9. Compliance (regulatory obligations, book-keeping, taxes).
Depending on the type of business you are going to be running, there will be different requirements including licences, permits, codes of practice and legislation that you need to be aware of. As well as a range of taxes and duties that may apply to your business.
Growing companies often take risks with certain areas of compliance such as employee-related, including promotion practices or wage laws, which typically get put on the back burner during periods of growth.
To get started it is best to prioritise the areas with the greatest legal exposure and the highest resource demand.
Perhaps consider outsourcing to help with the workload.
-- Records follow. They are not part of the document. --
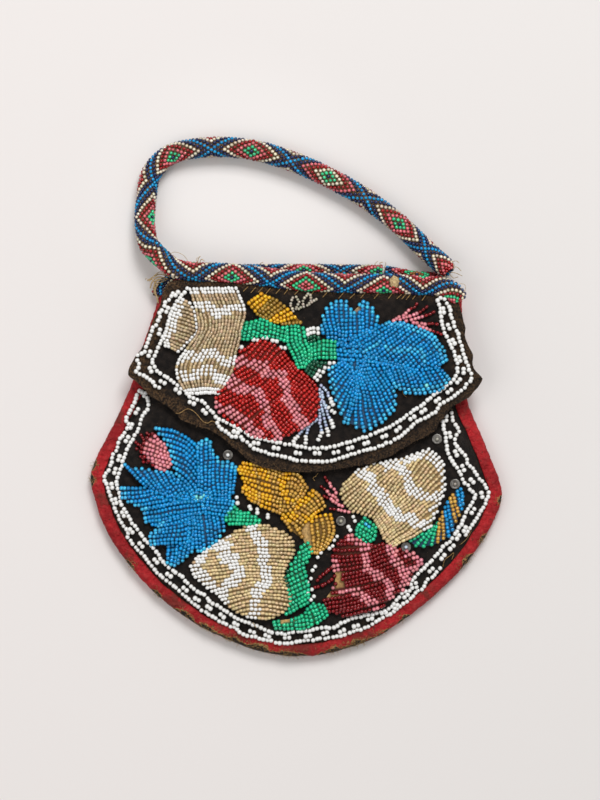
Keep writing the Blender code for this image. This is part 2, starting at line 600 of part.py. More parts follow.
FOLD = 0.6 * MM
TOP_EDGE = binding_top(0)
binding_section = [
    (BINDING_WIDTH, 0), (FOLD, 0), (0, TOP_EDGE / 2), (FOLD, TOP_EDGE), (BINDING_WIDTH, TOP_EDGE),
    (BINDING_WIDTH, TOP_EDGE - SILK), (SILK, TOP_EDGE - SILK),
    (SILK, SILK), (BINDING_WIDTH, SILK),
]
binding_lines = [inset(POCKET_LINE, d) for d, _ in binding_section]
skin(
    "edge_binding",
    [
        [(*line[i], z) for line, (_, z) in zip(binding_lines, binding_section)]
        for i in range(len(POCKET_LINE))
    ],
    "red_silk",
)

# Mouth: one flattened row of beaded rope along the top of each panel
back_row_y = MOUTH_Y + LAP + ROPE_WIDTH / 2
back_row_ends = [pocket_at((px, MOUTH_PX))[0] for px in (BACK_ROW_LEFT_PX, BACK_ROW_RIGHT_PX)]
back_row_line = np.array([(x, back_row_y) for x in np.linspace(*back_row_ends, 8)])
skin(
    "back_mouth_rope",
    row_loops(back_row_line, BACK_ROW_THICKNESS, lambda x, y: BACK_LEVEL),
    "beaded_rope",
)
skin(
    "front_mouth_rope",
    row_loops(FRONT_ROW_LINE, FRONT_ROW_THICKNESS, front_row_foot),
    "beaded_rope",
)

# Flap: its top edge meets the lower side of the front rope
flap_edge = [flap_at(p) for p in FLAP_SIDES]
flap_top_xs = [flap_at((px, FLAP_TOP_PX))[0] for px in (FLAP_TOP_RIGHT_PX, FLAP_TOP_LEFT_PX)]
row_order = FRONT_ROW_LINE[np.argsort(FRONT_ROW_LINE[:, 0])]
for x in np.linspace(*flap_top_xs, 9):
    row_y = float(np.interp(x, row_order[:, 0], row_order[:, 1]))
    flap_edge.append((x, row_y - ROPE_WIDTH / 2 - 2 * LAP))
skin(
    "flap",
    [
        [(x, y, flap_under(y)) for x, y in flap_edge],
        [(x, y, flap_top(x, y)) for x, y in flap_edge],
    ],
    "velvet",
)

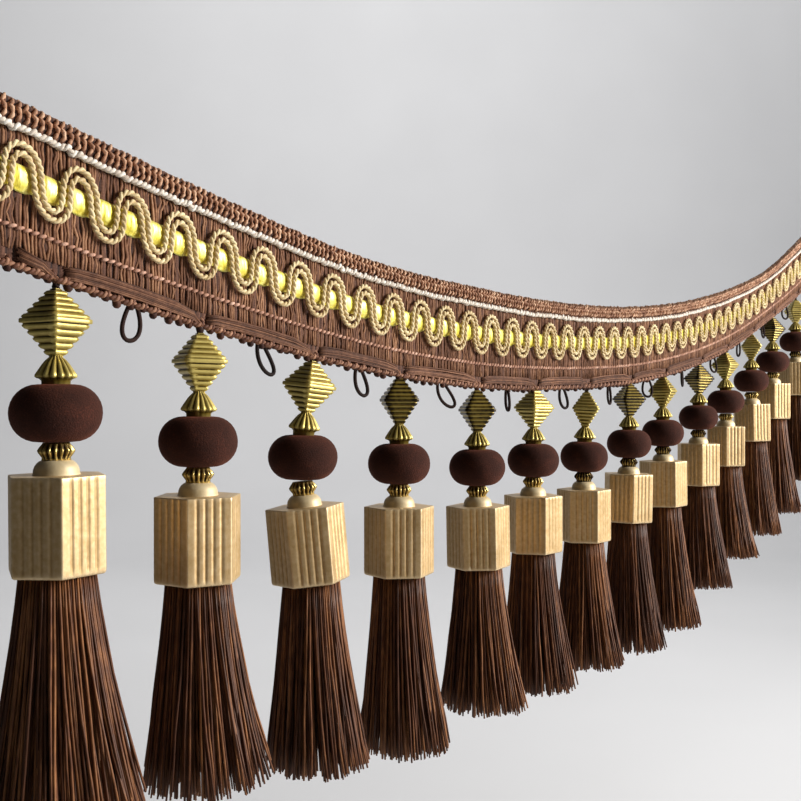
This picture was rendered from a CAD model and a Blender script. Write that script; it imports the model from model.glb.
"""Tassel fringe trim, dressed.

A ribbed gimp tape with a corded scroll, picots, yarn loops and beaded tassels, hung in a swag.
"""

import math
import random

import bmesh
import bpy
import numpy as np
from mathutils import Matrix, Vector, noise


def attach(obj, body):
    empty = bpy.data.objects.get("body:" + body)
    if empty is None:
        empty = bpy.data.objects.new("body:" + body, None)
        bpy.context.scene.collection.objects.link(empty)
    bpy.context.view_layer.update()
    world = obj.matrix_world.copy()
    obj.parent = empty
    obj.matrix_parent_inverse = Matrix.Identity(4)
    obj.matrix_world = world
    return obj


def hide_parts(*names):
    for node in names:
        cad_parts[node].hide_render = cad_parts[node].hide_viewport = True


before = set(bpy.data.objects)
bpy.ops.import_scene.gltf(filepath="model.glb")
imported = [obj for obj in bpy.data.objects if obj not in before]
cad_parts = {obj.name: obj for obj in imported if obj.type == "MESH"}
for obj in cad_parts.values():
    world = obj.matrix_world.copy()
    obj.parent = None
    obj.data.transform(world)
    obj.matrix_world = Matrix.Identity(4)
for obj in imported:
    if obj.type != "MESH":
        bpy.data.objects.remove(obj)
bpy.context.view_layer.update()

MM = 0.001
PITCH = 34.3 * MM
TRIM_LENGTH = 14.2 * PITCH
GAP = 0.3 * MM
FRONT = Vector((0.0, -1.0, 0.0))

# The camera: 1000 pixels' focal length on an 801 pixel picture, level, to the left of the trim
CAMERA_LENS = 44.94
CAMERA_SENSOR = 36.0
CAMERA_PLACE = (0.5 * PITCH - 0.1036, -0.1566, -0.0536)
CAMERA_TURN = math.radians(-52.5)

# The swag in rows along the trim: heights in millimetres, and shares of the tape's width
ROW_STEP = 1.5 * PITCH
HANG_ROWS = (0.0, -10.4, -18.5, -21.3, -21.6, -19.0, -12.9, -3.3, 10.2, 30.6, 54.3)
WIDTH_ROWS = (1.06, 1.03, 1.0, 1.03, 1.01, 1.01, 1.0, 0.965, 0.9, 1.02, 1.05)
SLOPE_STEP = 0.5 * MM

# The weave: its ribs are counted along the trim
RIB = PITCH / 24
RIBS = int(TRIM_LENGTH / RIB)
RIB_COLUMNS = 4
STRIP_COLUMNS = 3
SWAY_KNOTS = 5
TAPE_DROP = 27.0

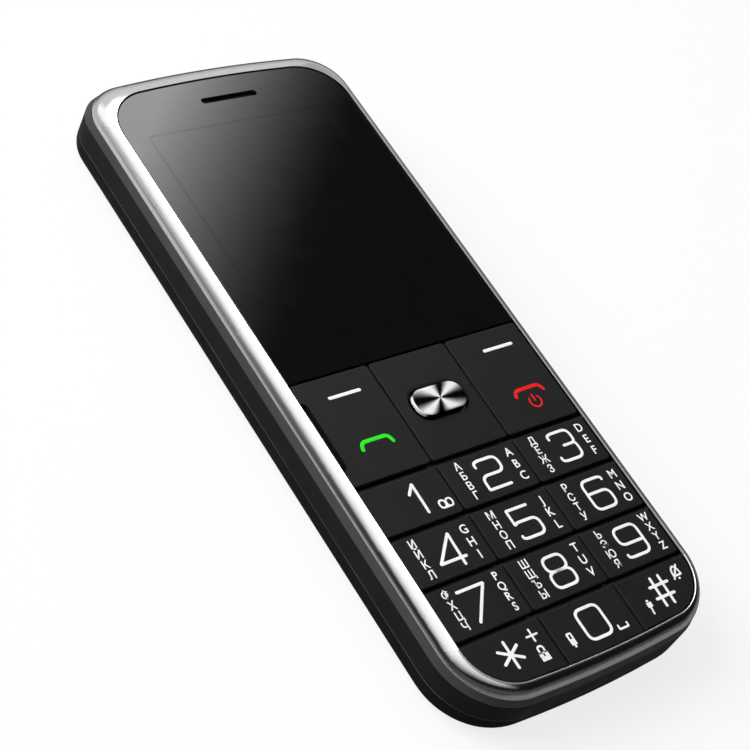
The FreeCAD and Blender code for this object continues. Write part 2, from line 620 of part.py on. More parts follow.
def ear_mesh_plate(border, low, high):
    """Plate over the earpiece slot with a border around it."""
    return block(-EAR_SLOT_LENGTH / 2 - border, EAR_SLOT_LENGTH / 2 + border,
                 EAR_SLOT_Y - EAR_SLOT_WIDTH / 2 - border, EAR_SLOT_Y + EAR_SLOT_WIDTH / 2 + border, low, high)


def earpiece_mesh():
    """Dust mesh between the deck and the lens."""
    return ear_mesh_plate(EAR_MESH_BORDER, DECK_TOP, LENS_LOW - SEAM_GAP)


def cap(x_low, x_high, y_low, y_high, low=CAP_LOW):
    """A key cap: a plate inside the ring with rounded corners and rounded upper edges."""
    shape = block(x_low, x_high, y_low, y_high, low, CAP_TOP).common(slab(-FIT_GAP, 0, THROUGH))
    corners = [e for e in upright_edges(shape) if is_square_corner(e, x_low, x_high, y_low, y_high)]
    return rounded_above(shape.makeFillet(CAP_CORNER, corners), CAP_TOP, CAP_ROUND)


def is_square_corner(edge, x_low, x_high, y_low, y_high):
    """Whether an upright edge is a right-angled corner, where a straight end meets a straight side."""
    spot = edge.Vertexes[0].Point
    side = OPENING_HALF_WIDTH - FIT_GAP
    on_x = min(abs(spot.x - x) for x in (x_low, x_high, -side, side)) < 1e-4
    on_y = min(abs(spot.y - y) for y in (y_low, y_high)) < 1e-4
    return on_x and on_y


def column_span(column):
    """X limits of a key column: 0 left, 1 middle, 2 right. The outer ones run out to the ring."""
    inner = COLUMN_EDGE + COLUMN_GAP / 2
    outer = OPENING_HALF_WIDTH + 1
    middle_half = COLUMN_EDGE - COLUMN_GAP / 2
    return [(-outer, -inner), (-middle_half, middle_half), (inner, outer)][column]


def number_key(row, column):
    """Cap of a number key. The lowest row runs out to the ring's arched end."""
    x_low, x_high = column_span(column)
    y_high = FUNCTION_LOW_END - row * KEY_PITCH - ROW_GAP / 2
    y_low = FUNCTION_LOW_END - (row + 1) * KEY_PITCH + ROW_GAP / 2
    return cap(x_low, x_high, -BODY_LENGTH if row == 3 else y_low, y_high)


def function_span():
    """Y limits of the block of function keys."""
    return FUNCTION_LOW_END + ROW_GAP / 2, LENS_EDGE - FIT_GAP


def left_function_key():
    """Soft key and call key in one rocking cap, with the recess in its outer edge."""
    shape = cap(*column_span(0), *function_span())
    recess = rounded_block(-OPENING_HALF_WIDTH + FIT_GAP, LENS_EDGE - NOTCH_MIDDLE_DROP, 2 * NOTCH_DEPTH,
                           NOTCH_LENGTH, NOTCH_DEPTH - ROUND_END, 0, THROUGH)
    return shape.cut(recess)


def right_function_key():
    """Soft key and end key in one rocking cap."""
    return cap(*column_span(2), *function_span())


def select_outline(growth, low, high):
    """The select key's rounded oblong, grown all round."""
    return rounded_block(0, SELECT_MIDDLE, SELECT_LENGTH + 2 * growth, SELECT_WIDTH + 2 * growth,
                         SELECT_CORNER + growth, low, high)


def navigation_key():
    """Four-way cap around the select key."""
    shape = cap(*column_span(1), *function_span(), low=CAP_LOW + NAV_PAD_THICKNESS + NAV_PAD_GAP)
    return shape.cut(select_outline(MOAT, 0, THROUGH))


def navigation_pad():
    """Rubber pad that carries the navigation cap and lets it tilt."""
    x_low, x_high = column_span(1)
    y_low, y_high = function_span()
    plate = block(x_low + NAV_PAD_MARGIN, x_high - NAV_PAD_MARGIN, y_low + NAV_PAD_MARGIN,
                  y_high - NAV_PAD_MARGIN, CAP_LOW, CAP_LOW + NAV_PAD_THICKNESS)
    return plate.cut(select_outline(MOAT, 0, THROUGH))


def select_key():
    """Proud metal key in the middle of the navigation key."""
    top = CAP_TOP + SELECT_PROUD
    return rounded_above(select_outline(0, CAP_LOW, top), top, SELECT_ROUND)


# ================================================================ keypad electronics
def dome_places():
    """Middles of the switch domes: one per number key, two per side cap, five for the middle."""
    places = []
    for row in range(4):
        y = FUNCTION_LOW_END - (row + 0.5) * KEY_PITCH
        places += [(x, y) for x in (-DOME_COLUMN, 0, DOME_COLUMN)]
    y_low, y_high = function_span()
    for x in (-DOME_COLUMN, DOME_COLUMN):
        places += [(x, y_low + KEY_PITCH / 2), (x, y_high - KEY_PITCH / 2)]
    side = COLUMN_EDGE - DOME_RADIUS
    swing = FUNCTION_LENGTH / 2 - 1.5 * DOME_RADIUS
    places += [(0, SELECT_MIDDLE), (-side, SELECT_MIDDLE), (side, SELECT_MIDDLE)]
    places += [(0, FUNCTION_MIDDLE - swing), (0, FUNCTION_MIDDLE + swing)]
    return places


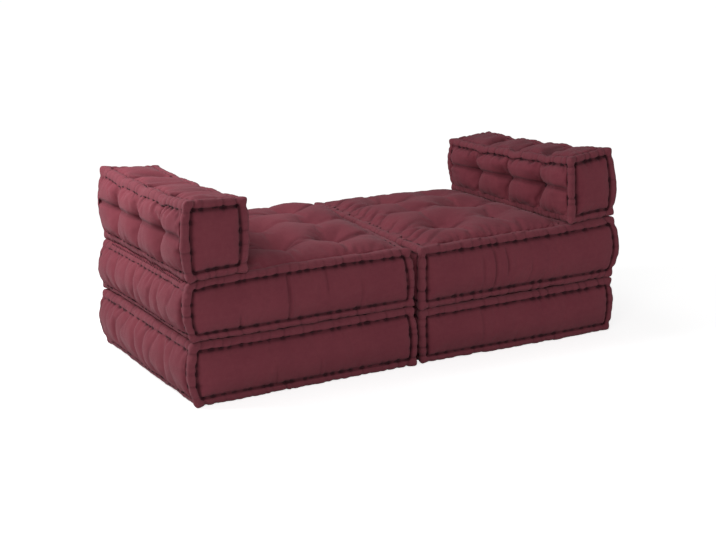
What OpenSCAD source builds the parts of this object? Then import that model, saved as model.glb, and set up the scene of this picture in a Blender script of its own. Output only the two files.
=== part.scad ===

While it will be an addtional cost it will help to reduce liability, improve focus of resources on your core competencies and capture otherwise missed opportunities.
The Australian Business License and Information Service (ABLIS) can help you find the government licences, permits, approvals, registrations, codes of practice, standards and guidelines you need to know about to meet your compliance responsibilities.
Find out more here.
10. Keep the fire burning.
When your is business growing and working towards one target after the next, it can be difficult to stop and look at the success you have achieved.
Remember to embrace the passion that flared inside you at the beginning of your journey.
For Jackie Maxted, founder of beautydirectory, beautyheaven and homeheaven, this is something that she often reflects on as she continues to grow her business.
“Make sure you’re passionate about what you’re doing,” she says. “Passion will drive your business forward and help you through the difficult times. Successful businesses don’t just happen overnight (ours certainly didn’t!) and you’ll have some dark days where you just want to throw it all in, but those are the times where you need to focus on the small wins and the passion you have for your business.”